** Begin Information provided **

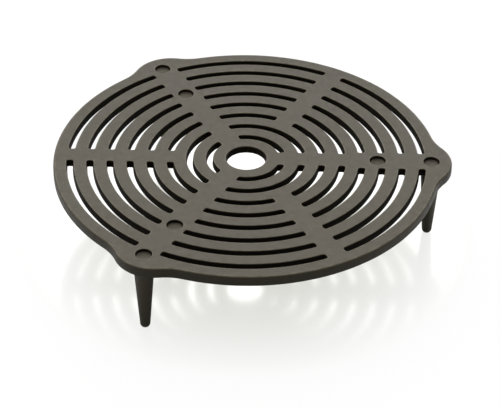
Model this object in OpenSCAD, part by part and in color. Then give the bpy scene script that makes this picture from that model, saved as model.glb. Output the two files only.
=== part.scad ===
// Footed grill grate: a round slotted cast-iron plate that stands on three tapered feet.
// Origin: axis of the centre hole, in the plane of the top face. +Z is up, +X points to one lug.

/* [Plate] */
// Radius of the round plate
plate_r = 145; // [144:0.5:150]
// Thickness of the slotted web
web_t = 6; // [5:0.5:7]
// Depth of the rim that runs round the plate
rim_t = 8.2; // [7.6:0.1:9]
// Width of the rim below the web
rim_w = 6.5; // [5:0.5:8]
// Radius of the hole in the centre
hole_r = 15; // [12:0.5:18]

/* [Slots] */
// Distance between one ring of slots and the next
ring_pitch = 15; // [14.8:0.1:15]
// Number of rings of slots
rings = 8; // [5:1:8]
// Radius of the middle of the innermost ring of slots
first_ring_r = 27.5; // [25:0.5:28]
// Width of a slot at the top face
slot_w = 5.2; // [4.6:0.1:5.6]
// How much narrower a slot is at the bottom face
slot_draft = 1; // [0.4:0.1:1.4]
// Rings, counted from the centre, that only the three lug spokes cross
open_rings = 2; // [1:1:3]

/* [Spokes] */
// Width of a lug spoke between the inner rings of slots
lug_spoke_inner_w = 16; // [14:0.2:18]
// Width of a lug spoke between the outer rings of slots
lug_spoke_outer_w = 20; // [18:0.2:22]
// Width of a spoke that has no lug
plain_spoke_w = 15; // [12:0.5:18]

/* [Lugs] */
// Distance from the centre to the tip of a lug
lug_reach = 155; // [154:0.5:158]
// Radius of the tip of a lug
lug_tip_r = 30; // [28:1:32]
// Radius of the hollow that blends a lug into the rim
lug_blend_r = 40; // [35:1:45]

/* [Seats] */
// Radius of the circle of seats over the feet
outer_seat_circle_r = 139.5; // [138.5:0.5:140.5]
// Radius of the circle of seats between the rings of slots
inner_seat_circle_r = 99; // [97:0.5:101]
// Radius of a seat
seat_r = 6.2; // [5.6:0.1:6.6]
// Depth of a seat
seat_depth = 3.4; // [2.8:0.1:3.8]

/* [Feet] */
// Height of the top face above the ground
height = 66; // [50:1:90]
// Radius of the top of a foot
foot_top_r = 7.5; // [7:0.1:8]
// Radius of the round end of a foot
foot_end_r = 3.8; // [3.4:0.1:4.6]
// Depth of the flat worn on the end of a foot
foot_flat = 0.4; // [0.2:0.1:0.8]
// Radius of the boss that a foot screws up against
boss_r = 8; // [7.8:0.1:8.8]
// Height of the boss below the rim
boss_h = 3.3; // [2.8:0.1:4]

/* [Studs] */
// Radius of a stud
stud_r = 3; // [2.5:0.5:4]
// Length of a stud
stud_length = 18; // [16:1:22]
// Length of a stud that sits in the plate
stud_in_plate = 6.3; // [5.6:0.1:6.4]

/* [Hidden] */

// A small overlap that lets cutters pass through a face
past = 1;
// Space left at each end of a stud
stud_gap = 0.2;
// The pad that carries a seat and a boss below the web
pad_r = 10;

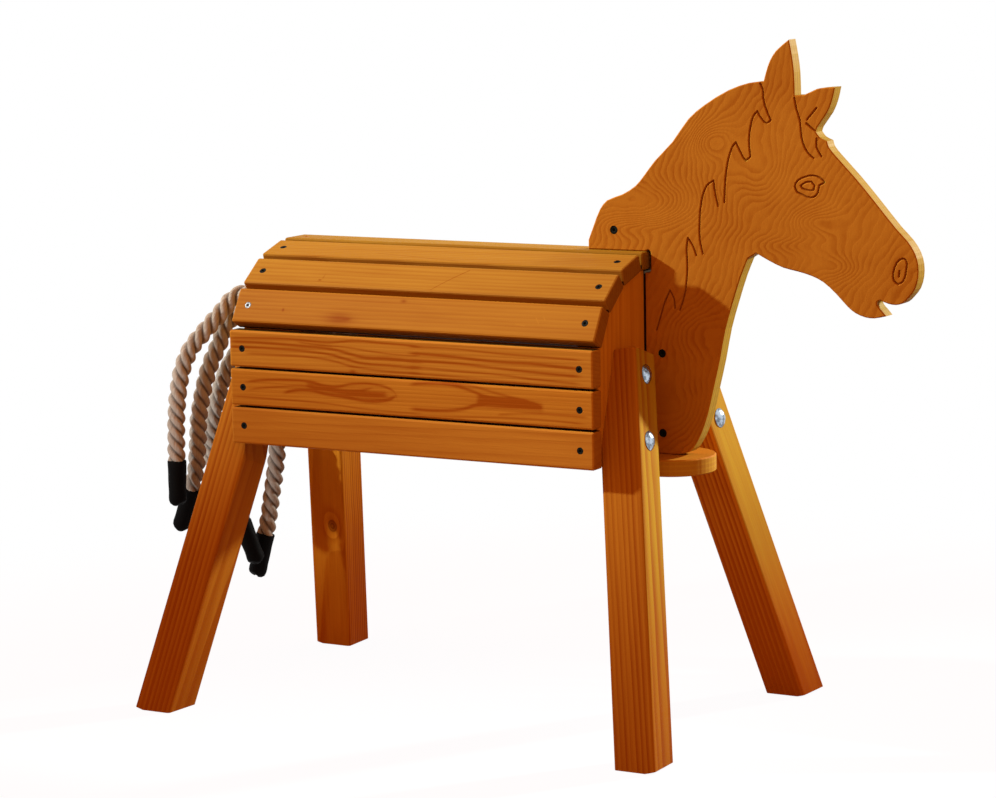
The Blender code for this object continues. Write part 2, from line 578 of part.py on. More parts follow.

** End Information provided **

§ **Task prompt**: Everything from the first line through the line containing "to one lug." should be quoted exactly, and nothing beyond it.

§ **Completed exercise**:
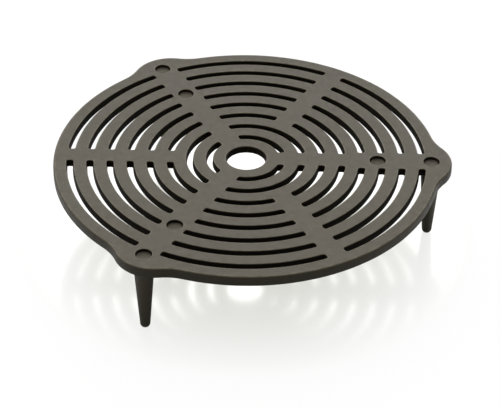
Model this object in OpenSCAD, part by part and in color. Then give the bpy scene script that makes this picture from that model, saved as model.glb. Output the two files only.
=== part.scad ===
// Footed grill grate: a round slotted cast-iron plate that stands on three tapered feet.
// Origin: axis of the centre hole, in the plane of the top face. +Z is up, +X points to one lug.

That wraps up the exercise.